Plea deal in 2020 firefighter shooting pays dividends when gunman is allegedly caught with another firearm

Jermaine White | CPD

Criminal cases almost always end with defendants reaching plea deals with prosecutors. And prosecutors very often will drop the most serious charges as part of their deal. But the practice can have lingering effects if the defendant faces new criminal charges in the future.

A fine example of those lingering effects came through Chicago’s felony bond court session Tuesday.

Jermaine White, one of two men charged with shooting an on-duty firefighter in Albany Park last year, was in court to face a new gun charge before Judge John Lyke.

Last year, police said two men set a car on fire in the 3600 block of West Wilson Avenue so they could shoot rival gang members who came outside to investigate the blaze. The gunmen shot a fireman who got caught in the crossfire. He survived.

Prosecutors charged White and another man with aggravated battery of an on-duty fireman by discharging a firearm and other felonies. Earlier this year, prosecutors dropped that charge when White agreed to plead guilty to aggravated unlawful use of a weapon in exchange for a three-year sentence.

The state automatically cut the sentence in half for good behavior, and White received credit for time spent in jail after his arrest. When it was all said and done, White walked into the Stateville Correctional Center on June 29. And he walked out 36 days later.

White, who is still on parole, was arrested again on Monday. Police pulled him over for driving without headlights. When they asked him for his license, he leaned forward and threw a handgun from the floorboard in front of him to the back seat floorboard, prosecutors said. His three-year-old child was sitting in the back seat without restraints, according to Assistant State’s Attorney Darryl Auguste.

CPD body cameras recorded the alleged gun toss, Auguste said. Cops allegedly found crack cocaine in the car, too.

Auguste tried to convince Judge Lyke to hold White without bail by arguing that White was on parole for a gun case that originated with allegations that he shot an on-duty fireman.

White’s private defense attorney, Joshua Kutnick, wasn’t having it.

“This state’s attorney’s office decided that no conviction was warranted on the [aggravated battery of a] firefighter,” Kutnick told Lyke, arguing Auguste’s colleagues dismissed the charge that prosecutors were trying to use against him.

Kutnick said White, who was convicted of aggravated battery as a juvenile and spent six years in prison for a domestic battery attack that lacerated his girlfriend’s liver, “is not a violent person.”

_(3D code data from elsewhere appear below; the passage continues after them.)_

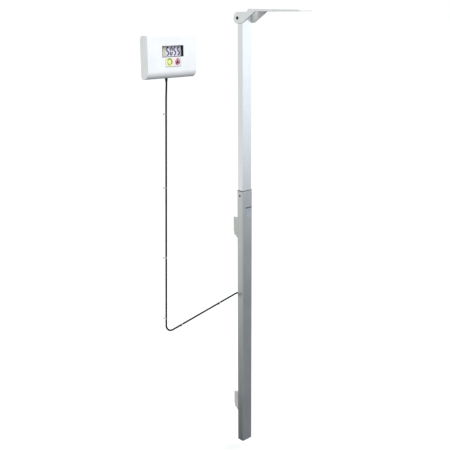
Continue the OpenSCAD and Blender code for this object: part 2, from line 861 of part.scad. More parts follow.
module power_button() {
    color([0.75, 0.85, 0.25]) push_button(button_spots[0]);
}

module hold_button() {
    color([0.75, 0.35, 0.48]) push_button(button_spots[1]);
}

// ---------------------------------------------------------------- batteries

cell_y = -disp_gap - door_t - cell_back_gap - cell_d / 2;
cell_low = cell_z - cell_len / 2;
cell_high = cell_z + cell_len / 2;

module battery_cells() {
    color([0.2, 0.3, 0.5])
    for (s = [-1, 1]) translate([cell_x + s * (cell_d + cell_gap) / 2, cell_y, 0]) {
        up = s > 0;
        body_low = cell_low + (up ? 0 : cell_nub);
        translate([0, 0, body_low]) cylinder(d = cell_d, h = cell_len - cell_nub);
        translate([0, 0, up ? cell_high - cell_nub : cell_low]) cylinder(d = cell_nub_d, h = cell_nub);
    }
}

module battery_contacts() {
    half = cell_d + cell_gap / 2;
    color([0.78, 0.75, 0.62])
    for (side = [-1, 1]) {
        inner = side > 0 ? cell_high : cell_low;
        outer = inner + side * contact_gap;
        block([cell_x - half, cell_y - cell_d / 2, min(outer, outer + side * contact_t)],
              [cell_x + half, cell_y + cell_d / 2, max(outer, outer + side * contact_t)]);
        for (s = [-1, 1]) translate([cell_x + s * (cell_d + cell_gap) / 2, cell_y, min(inner, outer)])
            cylinder(d = cell_nub_d, h = contact_gap);
    }
}

module battery_door() {
    face = -disp_gap;
    color([0.88, 0.89, 0.9])
    difference() {
        block([door_left, face - door_t, door_low], [door_right, face, door_high]);
        for (i = [0:rib_count - 1])
            block([cell_x - rib_size[0] / 2, face - rib_size[1], door_low + rib_start + 2 * i * rib_size[2]],
                  [cell_x + rib_size[0] / 2, face + over, door_low + rib_start + (2 * i + 1) * rib_size[2]]);
    }
}

// ---------------------------------------------------------------- inner tube, which slides

module inner_tube() {
    color([0.86, 0.88, 0.9])
    difference() {
        rod_bar(inner_w, inner_d, inner_r, inner_bottom, inner_len);
        rod_bar(cavity_w, cavity_d, cavity_r, inner_bottom - over, inner_len + 2 * over);
        block([-slot_w / 2, inner_back - inner_wall - over, inner_bottom - over],
              [slot_w / 2, inner_back + over, inner_top - slot_top_drop]);
        rod_x(-inner_w, inner_w, pivot_y, pivot_z, sleeve_d + 2 * fit);
    }
}

// The places of the two friction pads, wider by e on each side and standing further out by "more"
module pad_blocks(e, more) {
    outer = bore_d / 2 - slide_fit + pad_proud;
    translate([0, tube_y, inner_bottom - shoe_h / 2])
        for (flip = [0, 1]) mirror([0, flip, 0])
            block([-pad_w / 2 - e, outer - pad_t, -pad_h / 2 - e],
                  [pad_w / 2 + e, outer + more, pad_h / 2 + e]);
}

module slide_shoe() {
    color([0.9, 0.9, 0.88])
    difference() {
        union() {
            rod_bar(cavity_w - 2 * fit, cavity_d - 2 * fit, cavity_r, inner_bottom, shoe_plug_h);
            rod_bar(bore_w - 2 * slide_fit, bore_d - 2 * slide_fit, bore_r - slide_fit,
                    inner_bottom - shoe_h, shoe_h);
        }
        pad_blocks(fit, over);
    }
}

module friction_pads() {
    color([0.25, 0.25, 0.24]) pad_blocks(0, 0);
}

module measuring_strip() {
    face = inner_front + inner_wall;
    color([0.75, 0.6, 0.3])
    block([-strip_w / 2, face, inner_bottom + shoe_plug_h + strip_start],
          [strip_w / 2, face + strip_t, inner_top - slot_top_drop]);
}

module pivot_block() {
    color([0.12, 0.12, 0.13])
    difference() {
        union() {
            rod_bar(cavity_w - 2 * fit, cavity_d - 2 * fit, cavity_r, inner_top - block_h, block_h);
            rod_bar(inner_w, inner_d, inner_r, inner_top, block_cap_t);
        }
        rod_x(-inner_w, inner_w, pivot_y, pivot_z, sleeve_d + 2 * fit);
    }
}

module pivot_sleeve() {
    color([0.75, 0.7, 0.5])
    difference() {
        rod_x(-inner_w / 2, inner_w / 2, pivot_y, pivot_z, sleeve_d);
        rod_x(-inner_w, inner_w, pivot_y, pivot_z, pin_d + 2 * pin_fit);
    }
}

// ---------------------------------------------------------------- head piece, which folds down

// Turns reach forward of the pivot and height above it into (Y, Z)
function at_pivot(p) = [pivot_y - p[0], pivot_z + p[1]];

cheek_outline = [
    for (p = concat(
        arc([0, hub_lift], hub_r, 90, 290, steps = 20),
        [[hub_run, hub_sink], [cheek_reach, blade_rise + cheek_overlap], [cheek_reach, hub_lift + hub_r]]
    )) at_pivot(p)
];

blade_outline = [
    for (p = [
        [blade_seat, blade_rise], [blade_reach, blade_rise], [blade_reach, blade_rise + blade_tip],
        [blade_start, blade_rise + blade_root], [blade_seat, blade_rise + blade_heel],
    ]) at_pivot(p)
];

module headpiece() {
    color([0.88, 0.89, 0.9])
    difference() {
        union() {
            along_x(-cheek_out, -cheek_in) polygon(cheek_outline);
            along_x(cheek_in, cheek_out) polygon(cheek_outline);
            along_x(-cheek_out, cheek_out) polygon(blade_outline);
            block([-cheek_out + stop_inset, inner_back + stop_gap, pivot_z + stop_span[0]],
                  [cheek_out - stop_inset, inner_back + stop_gap + stop_t, pivot_z + stop_span[1]]);
        }
        rod_x(-2 * cheek_out, 2 * cheek_out, pivot_y, pivot_z, pin_d + 2 * fit);
    }
}

module pivot_pin() {
    end = cheek_out - pin_cap_stem;
    color([0.6, 0.61, 0.63]) rod_x(-end, end, pivot_y, pivot_z, pin_d);
}

module pin_caps() {
    color([0.05, 0.05, 0.06])
    for (flip = [0, 1]) mirror([flip, 0, 0]) {
        rod_x(cheek_out, cheek_out + pin_cap_t, pivot_y, pivot_z, pin_cap_d);
        rod_x(cheek_out - pin_cap_stem, cheek_out + pin_cap_t / 2, pivot_y, pivot_z, pin_d);
    }
}

module pivot_washers() {
    color([0.9, 0.9, 0.88])
    for (flip = [0, 1]) mirror([flip, 0, 0])
        difference() {
            rod_x(inner_w / 2 + washer_gap, cheek_in - washer_gap, pivot_y, pivot_z, washer_d);
            rod_x(0, 2 * cheek_in, pivot_y, pivot_z, pin_d + 2 * fit);
        }
}

// ---------------------------------------------------------------- what is drawn

outer_tube();
bottom_end_cap();
guide_collar();
collar_screws();
rod_label();
upper_wall_cleat();
lower_wall_cleat();
upper_hanger();
lower_hanger();
hanger_rivets();
reader_carrier();
reader_board();
reader_screws();
rod_grommet();
lead();
lead_clips();
clip_screws();
display_strain_relief();
display_front_shell();
display_back_shell();
shell_screws();
display_wall_plate();
lcd_bezel();
lcd_window();
lcd_panel();
keypad_label();
main_board();
battery_cells();
battery_contacts();
battery_door();
power_button();
hold_button();
inner_tube();
slide_shoe();
friction_pads();
measuring_strip();
pivot_block();
pivot_sleeve();
headpiece();
pivot_pin();
pin_caps();
pivot_washers();
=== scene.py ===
"""Looks of a wall-mounted digital height rod: two sliding tubes, a fold-down head piece and a wall display.

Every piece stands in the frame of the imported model, in metres: X to the right along the wall, Y into the
wall, Z up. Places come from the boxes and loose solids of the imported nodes; sizes that only the looks need
are fields of the class that uses them.
"""

from __future__ import annotations

import json
import logging
import math
from collections.abc import Callable, Mapping, Sequence
from dataclasses import dataclass
from enum import Enum

import bmesh
import bpy
from bpy.types import Material, NodeOutputs, NodeSocket, NodeTree, Object
from mathutils import Matrix, Vector

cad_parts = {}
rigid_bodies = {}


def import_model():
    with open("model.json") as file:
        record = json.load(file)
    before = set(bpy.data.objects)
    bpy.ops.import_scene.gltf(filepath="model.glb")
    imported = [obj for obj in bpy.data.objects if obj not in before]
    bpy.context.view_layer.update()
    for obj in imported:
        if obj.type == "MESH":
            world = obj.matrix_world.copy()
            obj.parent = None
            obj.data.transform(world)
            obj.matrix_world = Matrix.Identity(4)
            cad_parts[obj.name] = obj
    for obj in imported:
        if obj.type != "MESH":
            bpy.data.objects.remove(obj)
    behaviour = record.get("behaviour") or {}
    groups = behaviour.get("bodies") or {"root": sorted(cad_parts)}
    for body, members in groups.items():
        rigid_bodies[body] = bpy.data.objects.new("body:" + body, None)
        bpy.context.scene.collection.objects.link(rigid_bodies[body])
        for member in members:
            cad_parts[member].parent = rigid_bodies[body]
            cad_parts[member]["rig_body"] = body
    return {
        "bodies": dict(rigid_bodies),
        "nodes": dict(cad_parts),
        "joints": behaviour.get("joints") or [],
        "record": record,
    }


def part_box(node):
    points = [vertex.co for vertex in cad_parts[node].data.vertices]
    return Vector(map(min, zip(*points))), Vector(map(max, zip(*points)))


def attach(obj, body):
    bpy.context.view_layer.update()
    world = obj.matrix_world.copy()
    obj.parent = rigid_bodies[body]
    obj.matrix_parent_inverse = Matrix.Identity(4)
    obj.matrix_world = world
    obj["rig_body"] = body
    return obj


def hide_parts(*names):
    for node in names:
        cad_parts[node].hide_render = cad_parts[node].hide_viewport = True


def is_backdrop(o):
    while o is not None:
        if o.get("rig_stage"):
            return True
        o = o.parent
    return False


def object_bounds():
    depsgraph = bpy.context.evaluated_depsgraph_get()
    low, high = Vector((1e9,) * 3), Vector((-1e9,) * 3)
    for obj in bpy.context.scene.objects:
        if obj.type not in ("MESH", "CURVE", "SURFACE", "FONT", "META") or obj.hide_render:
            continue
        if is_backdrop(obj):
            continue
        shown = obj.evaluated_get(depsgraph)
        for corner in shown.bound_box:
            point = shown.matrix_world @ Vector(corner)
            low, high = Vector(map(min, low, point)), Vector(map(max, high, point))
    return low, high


LOG = logging.getLogger("height_rod")
MM = 0.001
MERGE = 1e-6
FLAT_ANGLE = 0.4
ROUNDED_ANGLE = 38.0
SMOOTH_ANGLE = 32.0
SMOOTH_NODE_ANGLE = 50.0
ROUNDED = "rounded_edge"
INTO_WALL = Vector((0, 1, 0))
OUT_OF_WALL = Vector((0, -1, 0))
SIDEWAYS = Vector((1, 0, 0))
UP = Vector((0, 0, 1))

Colour = tuple[float, float, float]
Point2 = tuple[float, float]
Spot = tuple[Vector, Vector]


def tone(code: int) -> Colour:
    """The linear colour of a display colour, given as 0xRRGGBB."""

    def linear(value: int) -> float:
        share = value / 255
        return share / 12.92 if share <= 0.04045 else ((share + 0.055) / 1.055) ** 2.4

    red, green, blue = code.to_bytes(3, "big")
    return linear(red), linear(green), linear(blue)


# ------------------------------------------------------------------------------------------ node wiring


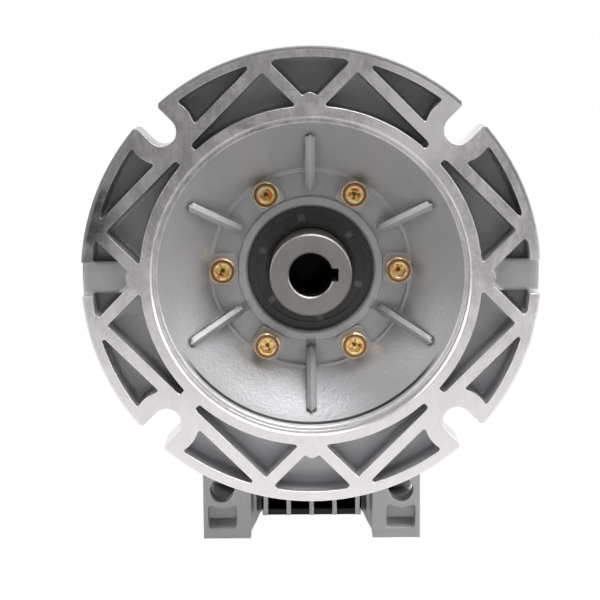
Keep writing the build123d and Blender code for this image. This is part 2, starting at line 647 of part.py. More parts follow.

White did participate in the shootout that injured the fireman last year — but he only fired in defense of a friend, Kutnick argued.

The state’s plea agreement in the firefighter case apparently kept the court’s pre-trial services officer from flagging White for possible violence in the future.

“That bodes well for him,” Lyke said.

The judge then denied the state’s request to hold White without bail on charges of Class X armed habitual criminal and possession of a controlled substance.

Instead, Lyke set bail at $25,000. He ordered White to go on electronic monitoring if he posts 10% of the bail amount. But White will not be able to get out of jail right away. He’s being held until state authorities decide if they will revoke his parole.